Evolution des Menschen: Veränderte Gene schützen vor frühzeitiger Demenz

„Wenn ältere Menschen dement werden, verliert die Gemeinschaft nicht nur wertvolle Quellen von Wissen, Weisheit und Kulturtechniken. Schon ein leichtes Nachlassen kognitiver Fähigkeiten kann bei Menschen in einflussreichen Positionen zu falschen Entscheidungen führen, die allen schaden“, sagt Pascal Gagneux von der University of California in San Diego, der zusammen mit Ajit Varki die Arbeiten leitete. Wie die meisten Wirbeltiere leben die Menschenaffen etwa so lange, wie sie noch Nachwuchs zeugen können. Nur beim Menschen hat sich ein längeres Leben als vorteilhaft erwiesen, weil die Alten die Überlebenschancen des Nachwuchses ihrer Gruppe verbesserten. Doch dieser Vorteil würde normalerweise dadurch verringert, dass bereits ab einem mittleren Alter verstärkt neurodegenerative Erkrankungen auftreten. Daher könnten sich Veränderungen von Genen durchgesetzt haben, die solche Hirnkrankheiten verhindern.

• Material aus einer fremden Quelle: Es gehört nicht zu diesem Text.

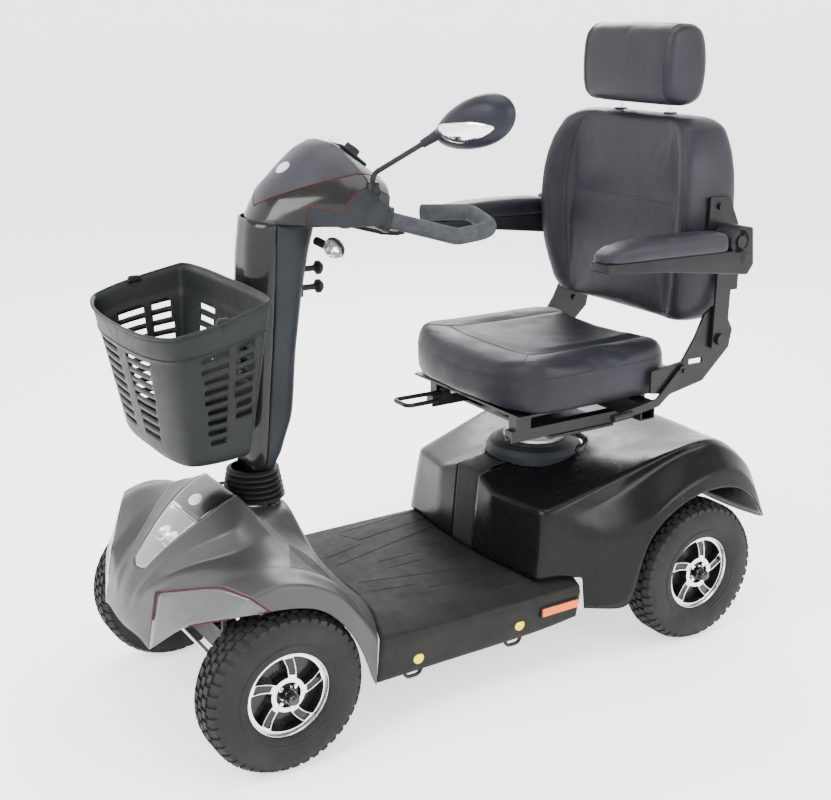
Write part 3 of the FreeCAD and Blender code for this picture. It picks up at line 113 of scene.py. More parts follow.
def surface(name, colour, rough=0.5, metal=0.0, vary=0.25, grain=900.0, grain_depth=0.0, coat=0.0,
            patch=9.0, rough_vary=0.06, specular=0.15, coat_rough=0.05):
    """Moulded, painted or metal surface: slow colour drift, uneven gloss and a fine grain."""
    mat, tree, shader, coord = nodes_of(name)
    drift = noise_node(tree, coord, patch, 5)
    low = [c * (1 - vary) for c in colour]
    high = [min(1, c * (1 + vary)) for c in colour]
    tree.links.new(ramp(tree, drift, low, high), shader.inputs["Base Color"])
    smear = noise_node(tree, coord, patch * 4.3, 6)
    tree.links.new(spread(tree, smear, rough - rough_vary, rough + rough_vary), shader.inputs["Roughness"])
    shader.inputs["Metallic"].default_value = metal
    shader.inputs["Coat Weight"].default_value = coat
    shader.inputs["Coat Roughness"].default_value = coat_rough
    shader.inputs["Specular IOR Level"].default_value = specular
    if grain_depth:
        bumped(tree, shader, noise_node(tree, coord, grain, 2), 0.5, grain_depth)
    return mat


def flake_paint(name, colour, flake, rough=0.28, coat=0.8, metal=0.5, specular=0.4):
    """Metallic paint: small bright flakes under clear coat."""
    mat, tree, shader, coord = nodes_of(name)
    cells = tree.nodes.new("ShaderNodeTexVoronoi")
    cells.inputs["Scale"].default_value = 1600
    tree.links.new(coord, cells.inputs["Vector"])
    tone = ramp(tree, cells.outputs["Distance"], flake, colour, 0.05, 0.55)
    tree.links.new(tone, shader.inputs["Base Color"])
    shader.inputs["Metallic"].default_value = metal
    shader.inputs["Specular IOR Level"].default_value = specular
    smear = noise_node(tree, coord, 30, 5)
    tree.links.new(spread(tree, smear, rough - 0.04, rough + 0.06), shader.inputs["Roughness"])
    shader.inputs["Coat Weight"].default_value = coat
    shader.inputs["Coat Roughness"].default_value = 0.06
    bumped(tree, shader, noise_node(tree, coord, 420, 2), 0.12, 0.0003)
    return mat


def leather(name, colour=(0.0068, 0.0070, 0.0098)):
    """Black leatherette: pebbled grain, soft wrinkles and worn shine."""
    mat, tree, shader, coord = nodes_of(name)
    drift = noise_node(tree, coord, 7, 5)
    high = [c * 1.7 for c in colour]
    tree.links.new(ramp(tree, drift, colour, high), shader.inputs["Base Color"])
    cells = tree.nodes.new("ShaderNodeTexVoronoi")
    cells.inputs["Scale"].default_value = 520
    tree.links.new(coord, cells.inputs["Vector"])
    first = bumped(tree, shader, cells.outputs["Distance"], 0.35, 0.0006)
    folds = noise_node(tree, coord, 26, 6, 0.62)
    bumped(tree, shader, folds, 0.28, 0.004, first)
    tree.links.new(spread(tree, noise_node(tree, coord, 18, 6), 0.36, 0.5), shader.inputs["Roughness"])
    shader.inputs["Specular IOR Level"].default_value = 0.18
    shader.inputs["Coat Weight"].default_value = 0.0
    shader.inputs["Coat Roughness"].default_value = 0.3
    return mat


def brushed(name, colour, rough=0.25, stretch=(4, 4, 260)):
    mat, tree, shader, coord = nodes_of(name)
    mapping = tree.nodes.new("ShaderNodeMapping")
    mapping.inputs["Scale"].default_value = stretch
    tree.links.new(coord, mapping.inputs["Vector"])
    lines = noise_node(tree, mapping.outputs["Vector"], 6, 6)
    low = [c * 0.82 for c in colour]
    tree.links.new(ramp(tree, lines, low, colour), shader.inputs["Base Color"])
    tree.links.new(spread(tree, lines, rough - 0.06, rough + 0.1), shader.inputs["Roughness"])
    shader.inputs["Metallic"].default_value = 1.0
    bumped(tree, shader, lines, 0.1, 0.0002)
    return mat


def clear(name, colour=(0.95, 0.97, 1.0), rough=0.04, transmission=0.92):
    mat, tree, shader, coord = nodes_of(name)
    haze = noise_node(tree, coord, 60, 4)
    tree.links.new(spread(tree, haze, rough, rough + 0.06), shader.inputs["Roughness"])
    tree.links.new(ramp(tree, haze, [c * 0.94 for c in colour], colour), shader.inputs["Base Color"])
    shader.inputs["Transmission Weight"].default_value = transmission
    shader.inputs["IOR"].default_value = 1.45
    return mat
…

Konkrete Hinweise darauf fanden die Forscher zunächst bei einem Gen, das die Bauanleitung für das Protein CD33 trägt. Dieses Protein sitzt auf der Oberfläche von Immunzellen – auch von Mikrogliazellen des Gehirns. Es trägt dazu bei, Entzündungsreaktionen zu dämpfen. Frühere Untersuchungen hatten ergeben, dass eine bestimmte Variante des CD33-Gens die Ablagerung von Beta-Amyloid-Peptiden im Gehirn verhindert. Solche Ablagerungen sind ein typisches Merkmal der Alzheimer-Demenz. Die Forscher fanden heraus, dass beim Menschen viermal größere Mengen der schützenden CD33-Variante gebildet werden als beim Schimpansen. Ähnliches ergab sich auch für weitere Gene, die das Demenzrisiko senken. So haben sich im menschlichen Erbgut neben dem „Alzheimer-Gen” APOE4 die Varianten APOE2 und APOE3 verbreitet, die einer Demenzerkrankung entgegenwirken. Die neuen Ergebnisse würden zwar keinen direkten Beweis dafür liefern, dass die schützenden Genvarianten durch diese Form der Selektion entstanden sind, sagt Gagneux. Ein möglicher Zusammenhang mit dem Vorteil einer längeren Lebensdauer sei aber naheliegend.
Ganz allgemein sorgt die natürliche Selektion dafür, dass sich die Zahl der überlebenden Nachkommen erhöht. Eventuell schädliche Folgen für das Überleben im Alter spielen dabei keine Rolle. Geistig fitte Omas und Opas haben sich aber beim Menschen offenbar als so vorteilhaft für die Überlebenschancen der Nachkommen erwiesen, dass in diesem speziellen Fall die Evolution zu einer verlängerten Lebensdauer führte. In heutigen Völkern von Jägern und Sammlern haben nach Angaben der Autoren etwa ein Drittel aller Frauen die Wechseljahre bereits überschritten. Bei Schimpansen ist der Anteil alter Weibchen viel geringer, da die weiblichen Tiere meist sterben, kurz nachdem sie unfruchtbar geworden sind. Im Erbgut des Neandertalers liegt die beim Homo sapiens veränderte Version des CD33-Gens noch nicht vor. Dieser Evolutionsprozess begann demnach erst, nachdem die beiden Menschenarten begonnen hatten, sich auf getrennten Wegen weiterzuentwickeln.